### Job
Write out all the data again, exactly as it stands.

━━━

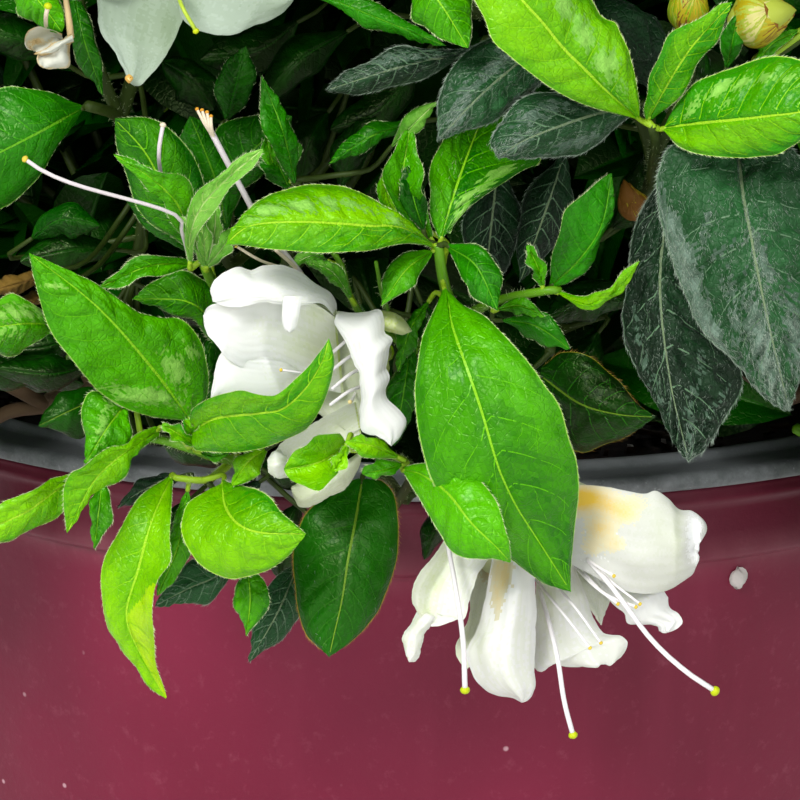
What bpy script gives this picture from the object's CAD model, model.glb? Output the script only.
import math

import bpy
import numpy as np
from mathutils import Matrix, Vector
from mathutils.bvhtree import BVHTree


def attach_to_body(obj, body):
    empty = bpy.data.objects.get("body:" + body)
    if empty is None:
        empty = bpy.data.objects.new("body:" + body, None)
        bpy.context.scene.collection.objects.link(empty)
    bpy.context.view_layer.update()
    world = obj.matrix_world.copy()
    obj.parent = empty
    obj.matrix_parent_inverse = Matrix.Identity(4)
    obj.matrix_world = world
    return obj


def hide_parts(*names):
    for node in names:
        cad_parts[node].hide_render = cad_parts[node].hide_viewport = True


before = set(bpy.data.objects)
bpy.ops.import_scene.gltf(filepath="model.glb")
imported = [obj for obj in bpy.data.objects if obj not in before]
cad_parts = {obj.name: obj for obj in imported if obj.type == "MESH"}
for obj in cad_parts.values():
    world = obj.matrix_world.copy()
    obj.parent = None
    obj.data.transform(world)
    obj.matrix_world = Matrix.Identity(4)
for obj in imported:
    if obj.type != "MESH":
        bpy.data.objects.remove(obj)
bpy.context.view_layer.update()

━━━

### Complete answer
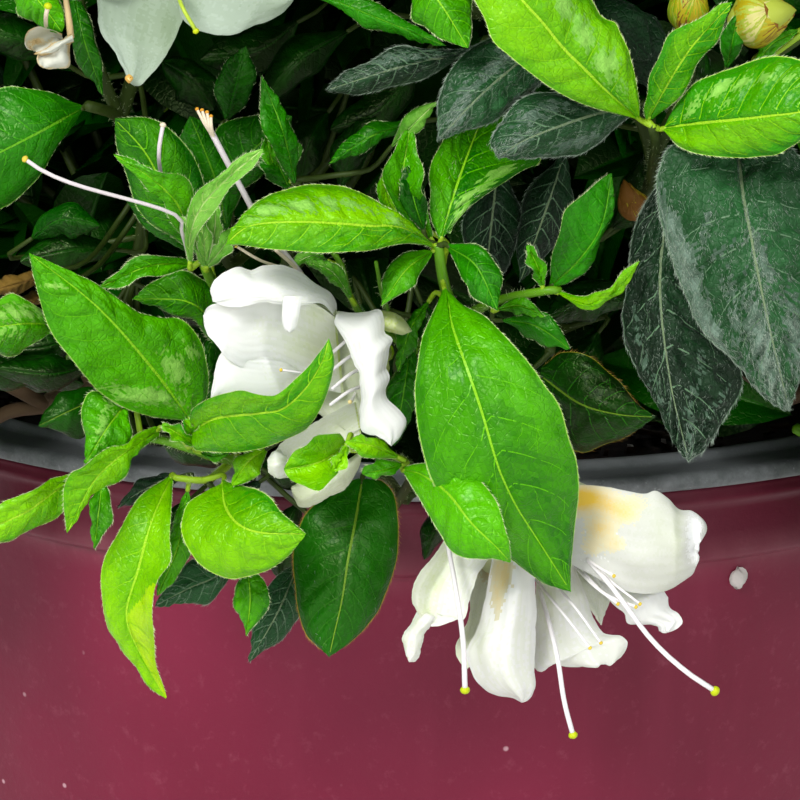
What bpy script gives this picture from the object's CAD model, model.glb? Output the script only.
import math

import bpy
import numpy as np
from mathutils import Matrix, Vector
from mathutils.bvhtree import BVHTree


def attach_to_body(obj, body):
    empty = bpy.data.objects.get("body:" + body)
    if empty is None:
        empty = bpy.data.objects.new("body:" + body, None)
        bpy.context.scene.collection.objects.link(empty)
    bpy.context.view_layer.update()
    world = obj.matrix_world.copy()
    obj.parent = empty
    obj.matrix_parent_inverse = Matrix.Identity(4)
    obj.matrix_world = world
    return obj


def hide_parts(*names):
    for node in names:
        cad_parts[node].hide_render = cad_parts[node].hide_viewport = True


before = set(bpy.data.objects)
bpy.ops.import_scene.gltf(filepath="model.glb")
imported = [obj for obj in bpy.data.objects if obj not in before]
cad_parts = {obj.name: obj for obj in imported if obj.type == "MESH"}
for obj in cad_parts.values():
    world = obj.matrix_world.copy()
    obj.parent = None
    obj.data.transform(world)
    obj.matrix_world = Matrix.Identity(4)
for obj in imported:
    if obj.type != "MESH":
        bpy.data.objects.remove(obj)
bpy.context.view_layer.update()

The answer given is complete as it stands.